If ice floating on the ocean melts, it's not THAT big a deal in terms of sea level. If ice floating on the ocean melts, it's like an ice cube melting in a glass. The glass doesn't overflow when the ice melts.

But the ice floating on the ocean on the West and East Antartica Ice shelves is holding back masses and masses of ice on land. If the ice shelves melt, the ice from the land moves toward and into the ocean and melts.

That's why the scientists studying this thing are worried about sea levels rising.

Of course, the combined 22 feet of sea level rise from melting the West and East Antartica ice won't happen by, say, Friday. This will go on over decades and centuries, and be a big problem for future generations.  Greenland in the northern hemisphere is melting, too, so that adds to the sea level rise.

The immediate problem is, a little bit of sea level rise can cause big problems.

Gradually, coastal areas will see increased flooding, erosion from storms and salt water intrusion from sea water on fresh water supplies increase. It's already starting to happen. Just ask anyone in Miami, Florida or Virginia Beach/Norfolk, Virginia, for instance, about the increasing number of floods during many high tides.

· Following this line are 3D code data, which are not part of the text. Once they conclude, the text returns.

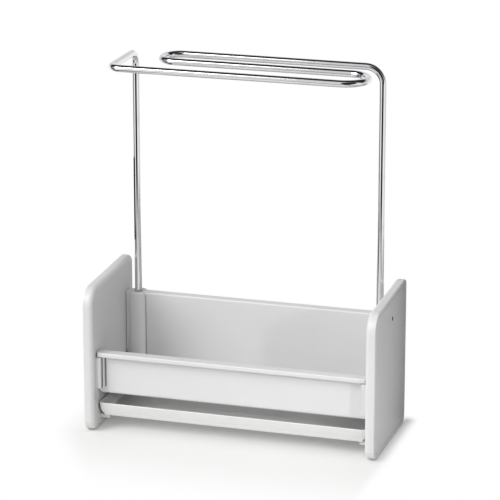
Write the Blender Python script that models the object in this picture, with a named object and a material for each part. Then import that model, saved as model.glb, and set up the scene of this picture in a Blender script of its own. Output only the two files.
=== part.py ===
# Sink drain rack: two hollow side plates carry a slotted trough for sponges and a drip tray on
# runners. One bent steel rod stands in two sockets of the trough as a hanger with level bars.
#
# Lengths are metres. X runs from side to side, Y to the back, Z up. The origin is on the ground
# under the middle of the rack.
import math

import bmesh
import bpy
from mathutils import Matrix, Vector

# Whole rack
RACK_WIDTH = 0.2100
RACK_DEPTH = 0.0870
GAP = 0.0003
OVERRUN = 0.0100

# Side plates: a hollow shell, open outwards, and the flat cover that closes it
PLATE_HEIGHT = 0.10575
TOP_RISE = 0.0025
PLATE_THICKNESS = 0.0072
FRONT_TOP_RADIUS = 0.0130
BACK_TOP_RADIUS = 0.0050
FRONT_FOOT_RADIUS = 0.0090
BACK_FOOT_RADIUS = 0.0065
INNER_EDGE_RADIUS = 0.0032
OUTER_EDGE_RADIUS = 0.0008
SHELL_WALL = 0.0020
SHELL_LIP = 0.0033
COVER_THICKNESS = 0.0020
COVER_LEDGE = 0.0012
COVER_EDGE = 0.0004
CAVITY_DRAFT = 0.0003
STIFFENER_WIDTH = 0.0014
STIFFENER_EDGE = 0.0003
EYE_RADIUS = 0.0015
EYE_DROP = 0.01665
EYE_OFFSET = 0.0040

# Pins of the cover and the sockets of the shell that they push into
COVER_PIN_RADIUS = 0.0015
COVER_PIN_LENGTH = 0.0020
PIN_SOCKET_WALL = 0.0012
PIN_INSET = 0.0125

# Guide rib at the front of each plate, which the trough's rim rests on
GUIDE_SETBACK = 0.0054
GUIDE_REACH = 0.0035
GUIDE_FOOT = 0.0313
GUIDE_EDGE = 0.0007

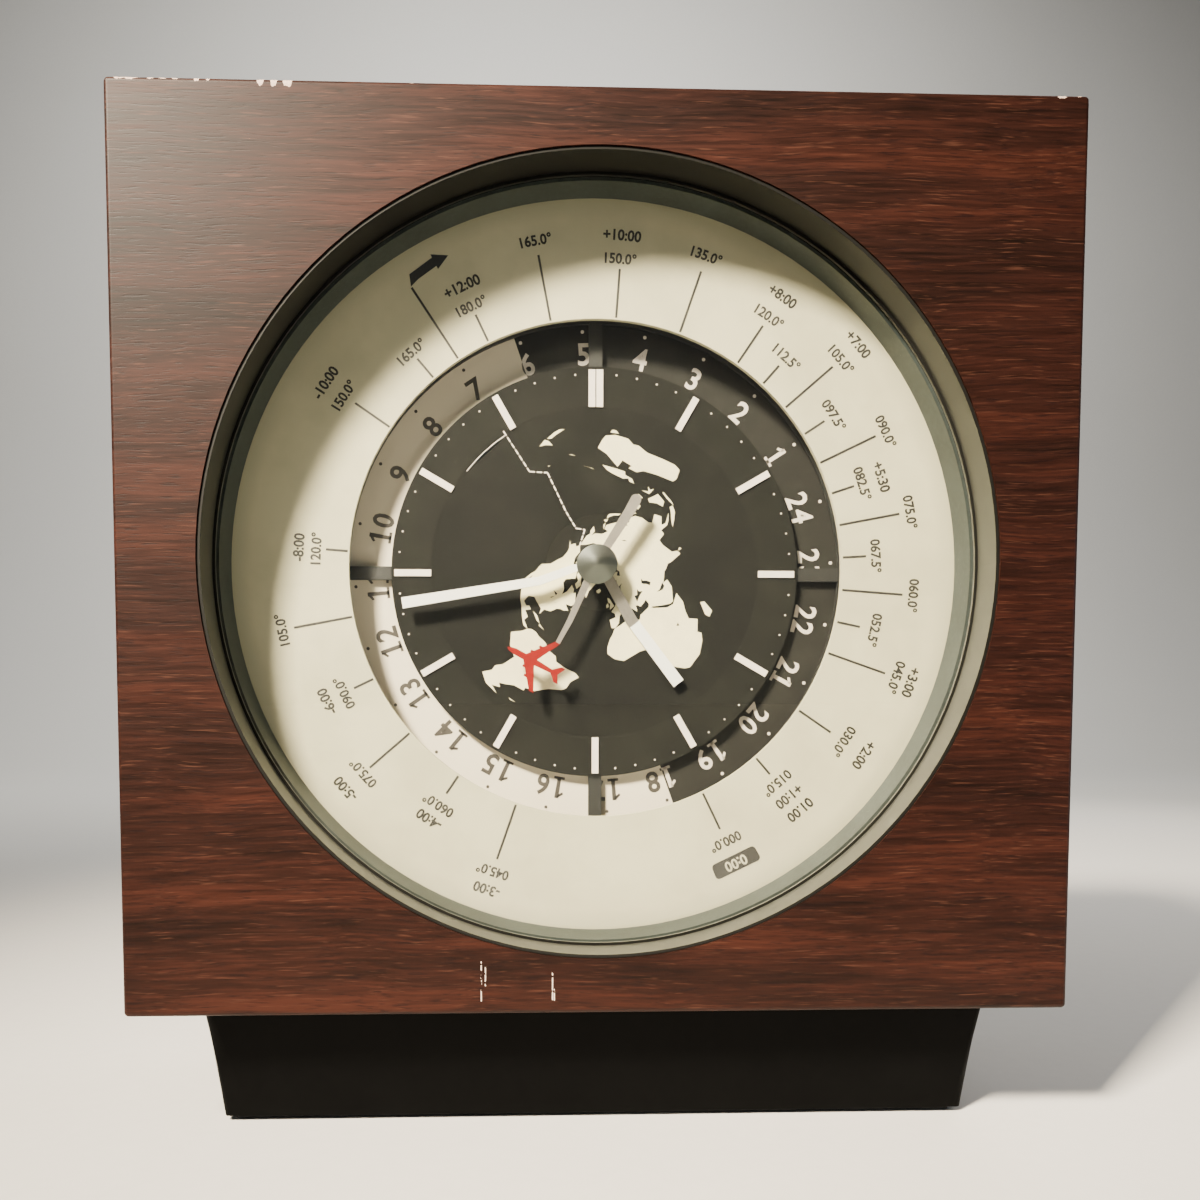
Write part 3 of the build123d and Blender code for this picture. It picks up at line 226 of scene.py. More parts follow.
def turned_finish(name, colour, line, depth, constants, painted_shade=None):
    """A lathe-turned metal: rings round the axis of the hands, a line width in millimetres apart, with
    optional painted shade.
    """
    material, tree, shader, place = start_material(name, constants)
    steps = add(tree, "Math", (from_axis(tree, place), 1 / (line * MM)), operation="MULTIPLY")
    rings = add(tree, "TexNoise", {"W": steps, "Scale": 1.0, "Detail": 2.0}, noise_dimensions="1D")
    stain = add(tree, "TexNoise", {"Vector": place, "Scale": 1 / (5 * MM), "Detail": 5.0})
    both = add(tree, "Math", (rings, stain), operation="MULTIPLY")
    tone = add(tree, "ValToRGB", (both,), stops=[(0.1, toned(colour, 0.7)), (0.42, colour)])
    if painted_shade:
        # Faces that look down, which stand in shade, and the thin front lip take the given dark colour:
        # painted shade.
        facing = add(tree, "SeparateXYZ", (place.node.outputs["Normal"],)).node.outputs
        unshaded = add(tree, "MapRange", (facing["Z"], -0.75, 0.1))
        inward = add(tree, "Math", (facing["Y"], -0.4), operation="GREATER_THAN")
        unshaded = add(tree, "Math", (unshaded, inward), operation="MULTIPLY")
        tone = add(tree, "Mix", {0: unshaded, COLOUR_A: painted_shade, COLOUR_B: tone}, **COLOUR_MIX)
    bump = add(tree, "Bump", {"Height": rings, "Strength": 0.5, "Distance": depth * MM})
    fill(tree, shader, {"Base Color": tone, "Normal": bump})
    return material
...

As is always the case with these types of scientific studies, experts are going to have to do a lot more poking and prodding and questioning and replicating to make sure the conclusions about the East Antarctica ice shelf melting are true.

Nobody has yet physically gotten any equipment into the water beneath the ice shelf to confirm that it's warming as much as they think it is, and the ice is going as fast as they think it is. Instruments and observations do confirm there is a thinning of the ice, but scientists need to refine the measurements more.

Scientists are busily getting on with that work, we're told.